長々書きましたが、要は本作『X-MEN:フューチャー&パスト』は、シンガーのアメコミ映画としてもっとも成功した作品だと言いたいのです。2つの時代をタイムリミットのある危機的状況としてスリリングに同時進行に描き、人物の暗い情念を織り交ぜ、つまりはシンガーの得意なスリリングなドラマ映画として成立していたのです。ですから時にケレンのある奇想天外なアクション(特に前半に用意されている、クイックシルバー大活躍の場面)によって映画にメリハリがつき、非常に面白いものとなっていました。文字通り過去のキャスト総出演映画で嬉しいのだけど、ウルヴァリン狂言回しに、マグニートー、プロフェッサーX、そしてミスティーク(ジェニファー・ローレンス)を巡るドラマを、映画の中心に据えたのが成功しています。シンガーの演出も力の入ったものでしたが、サイモン・キンバーグによる脚本がとても良かったと思います。

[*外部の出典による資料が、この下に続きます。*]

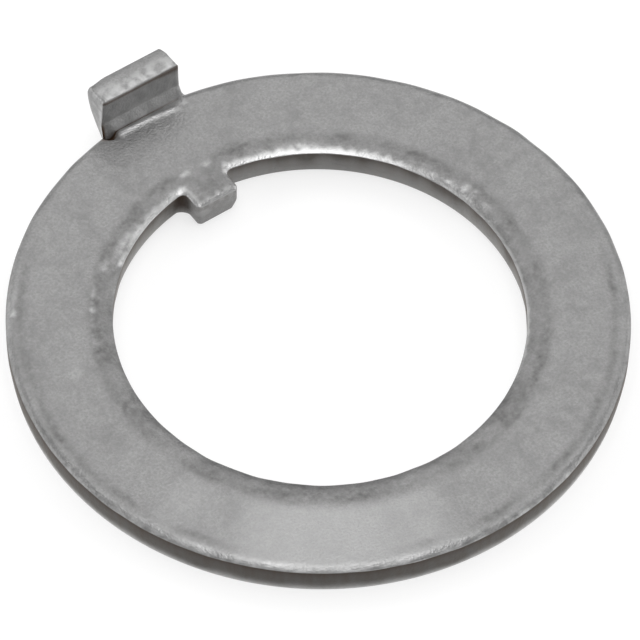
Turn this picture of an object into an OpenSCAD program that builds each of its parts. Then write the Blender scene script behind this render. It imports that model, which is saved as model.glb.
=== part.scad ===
// Retaining ring for a keyed shaft, pressed as one piece from steel strip.
// It is blanked flat, with a tang in the bore and a tab on the rim, and the tab is then folded up.
// The tang drops into a keyway in the shaft, and the tab stands in a notch of the nut or hub.
// The origin is on the bore's axis at the underside. +Z is the side that the tab stands on, and
// +Y runs through the tang and the tab. Sizes are in millimetres.

/* [Ring] */
// Outside diameter over the rim
rim_d = 28.8; // [27:0.1:36]
// Diameter of the bore at its narrow upper part
bore_d = 19.1; // [14:0.1:21]
// Thickness of the steel strip
sheet_t = 1.6; // [1.2:0.1:2]
// Distance from the bore's axis to the rim's own centre, towards the tab
rim_shift = 0.13; // [0:0.01:0.3]

/* [Punched edges] */
// Width of the rounding that the die leaves along the top of the rim
rim_roll_w = 0.44; // [0.2:0.02:0.7]
// Depth of the rounding along the top of the rim
rim_roll_d = 0.19; // [0.05:0.01:0.2]
// Width of the rounding that the punch leaves along the top of the bore
bore_roll_w = 0.56; // [0.2:0.02:0.8]
// Depth of the rounding along the top of the bore
bore_roll_d = 0.16; // [0.05:0.01:0.2]
// Height of the torn zone at the foot of the rim's wall
rim_tear_h = 0.55; // [0.2:0.05:0.8]
// How far the torn zone of the rim falls back at the underside
rim_tear_w = 0.07; // [0.02:0.01:0.15]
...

先日観て感心させられた『キャプテン・アメリカ/ウィンター・ソルジャー』といい、本作といい、アメコミ映画は円熟期に入りました。大人も子供も楽しめる特撮満載アクションではなく、しっかりしたテーマをがっちり描きつつ、シリアスな大人向けの娯楽映画に仕立ててあって。


過去作品、特に『ファースト・クラス』を観ていないと分かりにくいという欠点はありますが、過去のシリーズが苦手だった人でも、これはお勧め出来る映画です。